>> START DATA EXTRACT

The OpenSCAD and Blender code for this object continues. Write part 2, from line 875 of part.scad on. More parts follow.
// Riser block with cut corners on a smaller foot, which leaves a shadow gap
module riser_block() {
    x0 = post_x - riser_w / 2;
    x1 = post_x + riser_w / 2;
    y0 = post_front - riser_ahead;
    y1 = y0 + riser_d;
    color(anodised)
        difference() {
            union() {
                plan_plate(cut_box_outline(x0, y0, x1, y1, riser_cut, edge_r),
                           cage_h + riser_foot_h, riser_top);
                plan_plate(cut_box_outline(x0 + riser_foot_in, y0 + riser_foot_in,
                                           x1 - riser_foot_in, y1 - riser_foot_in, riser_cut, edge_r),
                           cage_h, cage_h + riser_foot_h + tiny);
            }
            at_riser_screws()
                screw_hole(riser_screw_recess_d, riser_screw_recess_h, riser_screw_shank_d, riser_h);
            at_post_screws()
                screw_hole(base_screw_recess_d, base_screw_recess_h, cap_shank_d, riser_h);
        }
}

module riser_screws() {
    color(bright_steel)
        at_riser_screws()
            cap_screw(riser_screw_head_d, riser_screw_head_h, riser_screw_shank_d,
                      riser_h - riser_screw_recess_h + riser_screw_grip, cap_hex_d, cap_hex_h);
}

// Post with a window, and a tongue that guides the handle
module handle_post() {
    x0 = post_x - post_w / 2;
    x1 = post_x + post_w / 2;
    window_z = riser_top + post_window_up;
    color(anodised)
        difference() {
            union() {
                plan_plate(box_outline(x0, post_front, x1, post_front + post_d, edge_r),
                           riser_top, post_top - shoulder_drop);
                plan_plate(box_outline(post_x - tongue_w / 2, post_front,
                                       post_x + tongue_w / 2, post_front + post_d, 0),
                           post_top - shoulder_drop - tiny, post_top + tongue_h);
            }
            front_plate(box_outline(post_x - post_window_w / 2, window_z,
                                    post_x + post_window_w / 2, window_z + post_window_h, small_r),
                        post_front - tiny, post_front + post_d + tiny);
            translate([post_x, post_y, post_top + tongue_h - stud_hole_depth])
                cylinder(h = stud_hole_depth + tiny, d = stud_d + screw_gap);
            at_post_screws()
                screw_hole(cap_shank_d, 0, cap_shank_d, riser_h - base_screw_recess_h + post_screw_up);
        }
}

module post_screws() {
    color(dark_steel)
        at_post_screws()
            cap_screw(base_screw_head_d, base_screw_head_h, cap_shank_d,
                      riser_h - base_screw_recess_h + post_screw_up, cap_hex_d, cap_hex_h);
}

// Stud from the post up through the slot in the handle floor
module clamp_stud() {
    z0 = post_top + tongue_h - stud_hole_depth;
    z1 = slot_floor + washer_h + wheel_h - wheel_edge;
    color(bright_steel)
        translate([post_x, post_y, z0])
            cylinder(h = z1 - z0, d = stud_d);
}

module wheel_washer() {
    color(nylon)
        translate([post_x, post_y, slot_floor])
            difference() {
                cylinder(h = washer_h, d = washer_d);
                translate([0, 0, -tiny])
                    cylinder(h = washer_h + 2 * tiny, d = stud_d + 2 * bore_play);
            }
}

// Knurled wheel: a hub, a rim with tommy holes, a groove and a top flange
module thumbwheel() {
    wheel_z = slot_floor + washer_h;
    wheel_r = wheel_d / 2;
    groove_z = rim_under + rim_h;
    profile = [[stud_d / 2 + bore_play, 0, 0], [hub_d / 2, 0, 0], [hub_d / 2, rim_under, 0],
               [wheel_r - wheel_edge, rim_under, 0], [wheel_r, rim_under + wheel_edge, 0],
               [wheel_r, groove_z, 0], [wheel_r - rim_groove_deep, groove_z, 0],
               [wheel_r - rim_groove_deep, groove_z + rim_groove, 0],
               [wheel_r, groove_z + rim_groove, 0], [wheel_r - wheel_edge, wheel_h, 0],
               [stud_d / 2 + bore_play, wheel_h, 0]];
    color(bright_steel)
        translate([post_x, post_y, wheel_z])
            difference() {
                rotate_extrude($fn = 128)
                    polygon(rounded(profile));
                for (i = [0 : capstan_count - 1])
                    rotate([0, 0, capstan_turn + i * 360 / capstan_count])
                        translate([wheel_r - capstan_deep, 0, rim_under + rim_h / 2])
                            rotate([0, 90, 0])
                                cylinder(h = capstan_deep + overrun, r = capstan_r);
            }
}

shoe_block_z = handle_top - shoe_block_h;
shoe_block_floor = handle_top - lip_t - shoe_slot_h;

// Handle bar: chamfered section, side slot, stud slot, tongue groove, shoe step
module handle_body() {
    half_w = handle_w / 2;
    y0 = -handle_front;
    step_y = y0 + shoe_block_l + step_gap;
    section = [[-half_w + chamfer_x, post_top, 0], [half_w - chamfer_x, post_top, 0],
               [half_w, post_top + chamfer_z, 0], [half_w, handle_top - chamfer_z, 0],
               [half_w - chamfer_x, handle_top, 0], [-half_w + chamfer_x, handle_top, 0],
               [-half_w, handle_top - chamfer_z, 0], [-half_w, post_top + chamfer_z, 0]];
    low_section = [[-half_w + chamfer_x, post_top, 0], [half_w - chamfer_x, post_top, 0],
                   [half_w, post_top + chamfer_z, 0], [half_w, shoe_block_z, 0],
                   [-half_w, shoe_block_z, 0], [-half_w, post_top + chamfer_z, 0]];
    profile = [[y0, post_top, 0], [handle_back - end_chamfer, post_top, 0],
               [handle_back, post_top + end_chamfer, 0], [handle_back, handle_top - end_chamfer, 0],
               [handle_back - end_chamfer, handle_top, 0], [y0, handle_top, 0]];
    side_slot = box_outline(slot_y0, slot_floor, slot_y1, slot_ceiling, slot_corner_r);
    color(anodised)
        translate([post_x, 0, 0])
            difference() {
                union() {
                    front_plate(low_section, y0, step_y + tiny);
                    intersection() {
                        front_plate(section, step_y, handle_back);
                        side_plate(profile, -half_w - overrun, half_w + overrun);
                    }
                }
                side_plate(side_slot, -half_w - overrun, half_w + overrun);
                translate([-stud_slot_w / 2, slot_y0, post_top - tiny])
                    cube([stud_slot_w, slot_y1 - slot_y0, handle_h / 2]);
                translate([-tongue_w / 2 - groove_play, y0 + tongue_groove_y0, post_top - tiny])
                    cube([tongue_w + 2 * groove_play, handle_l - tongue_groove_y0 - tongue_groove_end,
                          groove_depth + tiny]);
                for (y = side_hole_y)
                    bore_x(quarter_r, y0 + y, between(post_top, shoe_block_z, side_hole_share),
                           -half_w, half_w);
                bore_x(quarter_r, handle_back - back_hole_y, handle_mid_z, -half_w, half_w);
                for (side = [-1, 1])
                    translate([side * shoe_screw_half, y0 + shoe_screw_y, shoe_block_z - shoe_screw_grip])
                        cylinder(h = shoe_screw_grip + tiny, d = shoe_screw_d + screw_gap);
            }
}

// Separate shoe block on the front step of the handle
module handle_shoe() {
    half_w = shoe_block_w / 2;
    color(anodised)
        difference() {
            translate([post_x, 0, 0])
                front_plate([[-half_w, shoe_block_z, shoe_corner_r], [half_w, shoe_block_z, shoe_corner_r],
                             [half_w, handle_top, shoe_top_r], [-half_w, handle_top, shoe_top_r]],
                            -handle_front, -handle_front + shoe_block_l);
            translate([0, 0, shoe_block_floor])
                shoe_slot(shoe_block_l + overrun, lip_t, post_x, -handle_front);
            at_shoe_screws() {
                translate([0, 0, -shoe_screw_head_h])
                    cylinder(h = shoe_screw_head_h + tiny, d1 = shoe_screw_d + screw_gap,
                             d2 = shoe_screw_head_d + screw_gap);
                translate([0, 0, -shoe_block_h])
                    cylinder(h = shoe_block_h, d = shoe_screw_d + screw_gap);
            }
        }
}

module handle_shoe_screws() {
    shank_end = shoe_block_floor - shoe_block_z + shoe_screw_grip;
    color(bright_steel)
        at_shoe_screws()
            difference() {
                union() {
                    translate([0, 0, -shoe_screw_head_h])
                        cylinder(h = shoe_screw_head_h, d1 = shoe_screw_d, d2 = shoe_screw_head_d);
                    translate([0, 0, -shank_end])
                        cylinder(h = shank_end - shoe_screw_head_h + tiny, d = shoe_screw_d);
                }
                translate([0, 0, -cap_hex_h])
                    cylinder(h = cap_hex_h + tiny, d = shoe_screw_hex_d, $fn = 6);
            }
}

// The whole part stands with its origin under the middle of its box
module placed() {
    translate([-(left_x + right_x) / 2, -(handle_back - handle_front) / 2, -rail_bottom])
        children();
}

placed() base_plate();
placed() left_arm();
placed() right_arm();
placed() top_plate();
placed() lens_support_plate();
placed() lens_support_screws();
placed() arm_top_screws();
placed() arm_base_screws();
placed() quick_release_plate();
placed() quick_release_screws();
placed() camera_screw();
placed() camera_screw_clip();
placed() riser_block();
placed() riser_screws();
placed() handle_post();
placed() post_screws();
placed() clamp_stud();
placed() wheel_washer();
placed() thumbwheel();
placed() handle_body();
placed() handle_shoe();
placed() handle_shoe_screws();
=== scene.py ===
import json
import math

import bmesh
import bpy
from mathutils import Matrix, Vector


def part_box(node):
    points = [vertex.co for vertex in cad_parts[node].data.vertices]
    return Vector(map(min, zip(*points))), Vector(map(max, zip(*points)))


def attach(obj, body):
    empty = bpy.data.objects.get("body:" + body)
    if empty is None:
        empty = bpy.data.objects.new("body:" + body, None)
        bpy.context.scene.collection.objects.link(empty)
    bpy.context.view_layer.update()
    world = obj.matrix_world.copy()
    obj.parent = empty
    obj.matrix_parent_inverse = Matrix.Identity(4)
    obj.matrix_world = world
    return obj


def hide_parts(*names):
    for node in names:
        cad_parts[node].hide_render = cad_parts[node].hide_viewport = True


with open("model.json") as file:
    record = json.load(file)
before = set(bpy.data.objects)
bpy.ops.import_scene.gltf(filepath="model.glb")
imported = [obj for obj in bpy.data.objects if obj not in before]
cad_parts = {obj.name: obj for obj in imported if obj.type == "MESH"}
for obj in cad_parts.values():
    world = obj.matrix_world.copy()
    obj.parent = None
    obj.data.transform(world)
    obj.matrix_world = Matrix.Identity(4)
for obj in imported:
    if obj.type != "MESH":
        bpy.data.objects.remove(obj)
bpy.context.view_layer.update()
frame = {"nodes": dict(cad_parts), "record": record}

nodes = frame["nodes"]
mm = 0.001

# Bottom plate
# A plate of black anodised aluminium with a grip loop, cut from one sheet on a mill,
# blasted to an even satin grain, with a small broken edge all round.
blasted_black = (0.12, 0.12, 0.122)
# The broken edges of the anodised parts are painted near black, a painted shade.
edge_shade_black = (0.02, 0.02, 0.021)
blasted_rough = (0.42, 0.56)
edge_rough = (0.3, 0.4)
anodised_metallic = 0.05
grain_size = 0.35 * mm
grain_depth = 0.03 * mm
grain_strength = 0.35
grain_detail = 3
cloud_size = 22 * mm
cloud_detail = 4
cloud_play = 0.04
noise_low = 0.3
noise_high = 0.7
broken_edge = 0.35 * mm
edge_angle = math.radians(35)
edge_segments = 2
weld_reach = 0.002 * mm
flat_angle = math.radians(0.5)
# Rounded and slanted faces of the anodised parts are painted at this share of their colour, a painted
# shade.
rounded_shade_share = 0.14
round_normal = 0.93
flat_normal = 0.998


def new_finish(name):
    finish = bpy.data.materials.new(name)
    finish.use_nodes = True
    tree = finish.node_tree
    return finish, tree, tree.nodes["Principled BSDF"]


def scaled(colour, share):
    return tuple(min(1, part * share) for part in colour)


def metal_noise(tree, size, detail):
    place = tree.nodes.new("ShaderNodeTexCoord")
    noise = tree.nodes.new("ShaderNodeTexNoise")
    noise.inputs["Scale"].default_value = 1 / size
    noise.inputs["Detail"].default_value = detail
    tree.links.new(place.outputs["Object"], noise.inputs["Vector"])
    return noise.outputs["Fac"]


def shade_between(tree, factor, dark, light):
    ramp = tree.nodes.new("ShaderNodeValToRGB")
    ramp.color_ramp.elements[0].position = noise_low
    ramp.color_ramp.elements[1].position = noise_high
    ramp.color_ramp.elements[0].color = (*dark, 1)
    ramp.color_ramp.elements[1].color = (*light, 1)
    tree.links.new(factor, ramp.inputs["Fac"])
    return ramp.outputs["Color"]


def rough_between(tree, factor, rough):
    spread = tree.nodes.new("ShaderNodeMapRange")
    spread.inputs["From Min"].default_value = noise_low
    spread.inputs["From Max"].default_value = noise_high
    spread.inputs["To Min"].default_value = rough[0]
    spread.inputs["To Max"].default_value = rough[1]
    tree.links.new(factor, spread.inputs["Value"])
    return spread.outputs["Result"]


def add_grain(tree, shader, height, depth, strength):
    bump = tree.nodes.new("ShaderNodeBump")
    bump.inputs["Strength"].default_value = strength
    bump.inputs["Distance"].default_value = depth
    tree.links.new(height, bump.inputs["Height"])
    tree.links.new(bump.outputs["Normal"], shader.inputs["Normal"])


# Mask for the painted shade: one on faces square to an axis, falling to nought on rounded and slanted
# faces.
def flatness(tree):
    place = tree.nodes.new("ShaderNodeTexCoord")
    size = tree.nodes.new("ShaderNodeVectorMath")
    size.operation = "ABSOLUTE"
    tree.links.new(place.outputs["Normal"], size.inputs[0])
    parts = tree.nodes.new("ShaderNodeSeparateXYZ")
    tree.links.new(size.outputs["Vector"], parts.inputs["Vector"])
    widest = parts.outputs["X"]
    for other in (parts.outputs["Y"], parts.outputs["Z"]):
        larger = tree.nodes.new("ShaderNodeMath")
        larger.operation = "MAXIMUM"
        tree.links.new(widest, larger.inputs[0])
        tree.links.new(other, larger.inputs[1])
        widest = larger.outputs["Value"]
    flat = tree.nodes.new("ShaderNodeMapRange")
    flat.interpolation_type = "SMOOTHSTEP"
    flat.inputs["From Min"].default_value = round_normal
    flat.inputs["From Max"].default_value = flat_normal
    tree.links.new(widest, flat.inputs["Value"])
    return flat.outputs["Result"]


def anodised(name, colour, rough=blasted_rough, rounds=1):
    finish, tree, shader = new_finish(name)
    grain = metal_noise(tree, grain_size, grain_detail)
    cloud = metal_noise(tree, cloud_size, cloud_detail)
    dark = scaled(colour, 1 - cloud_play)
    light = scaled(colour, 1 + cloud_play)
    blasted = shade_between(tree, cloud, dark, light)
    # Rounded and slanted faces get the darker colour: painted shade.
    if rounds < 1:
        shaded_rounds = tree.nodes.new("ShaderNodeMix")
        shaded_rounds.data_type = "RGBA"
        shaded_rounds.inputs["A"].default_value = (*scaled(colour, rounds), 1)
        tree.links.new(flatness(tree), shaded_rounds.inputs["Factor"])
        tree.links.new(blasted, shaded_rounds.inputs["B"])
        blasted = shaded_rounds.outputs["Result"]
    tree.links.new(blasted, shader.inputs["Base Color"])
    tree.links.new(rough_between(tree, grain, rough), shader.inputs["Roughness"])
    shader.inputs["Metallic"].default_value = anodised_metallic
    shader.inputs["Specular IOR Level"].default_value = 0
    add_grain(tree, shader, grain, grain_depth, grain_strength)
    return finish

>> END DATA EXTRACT

* TASK DIRECTIONS: Quote exactly the lines running from the line with "middle of its box" through the line with "before = set(bpy.data.objects)", both ends included, and nothing more.

* SOLUTION TO THIS EXERCISE:
// The whole part stands with its origin under the middle of its box
module placed() {
    translate([-(left_x + right_x) / 2, -(handle_back - handle_front) / 2, -rail_bottom])
        children();
}

placed() base_plate();
placed() left_arm();
placed() right_arm();
placed() top_plate();
placed() lens_support_plate();
placed() lens_support_screws();
placed() arm_top_screws();
placed() arm_base_screws();
placed() quick_release_plate();
placed() quick_release_screws();
placed() camera_screw();
placed() camera_screw_clip();
placed() riser_block();
placed() riser_screws();
placed() handle_post();
placed() post_screws();
placed() clamp_stud();
placed() wheel_washer();
placed() thumbwheel();
placed() handle_body();
placed() handle_shoe();
placed() handle_shoe_screws();
=== scene.py ===
import json
import math

import bmesh
import bpy
from mathutils import Matrix, Vector


def part_box(node):
    points = [vertex.co for vertex in cad_parts[node].data.vertices]
    return Vector(map(min, zip(*points))), Vector(map(max, zip(*points)))


def attach(obj, body):
    empty = bpy.data.objects.get("body:" + body)
    if empty is None:
        empty = bpy.data.objects.new("body:" + body, None)
        bpy.context.scene.collection.objects.link(empty)
    bpy.context.view_layer.update()
    world = obj.matrix_world.copy()
    obj.parent = empty
    obj.matrix_parent_inverse = Matrix.Identity(4)
    obj.matrix_world = world
    return obj


def hide_parts(*names):
    for node in names:
        cad_parts[node].hide_render = cad_parts[node].hide_viewport = True


with open("model.json") as file:
    record = json.load(file)
before = set(bpy.data.objects)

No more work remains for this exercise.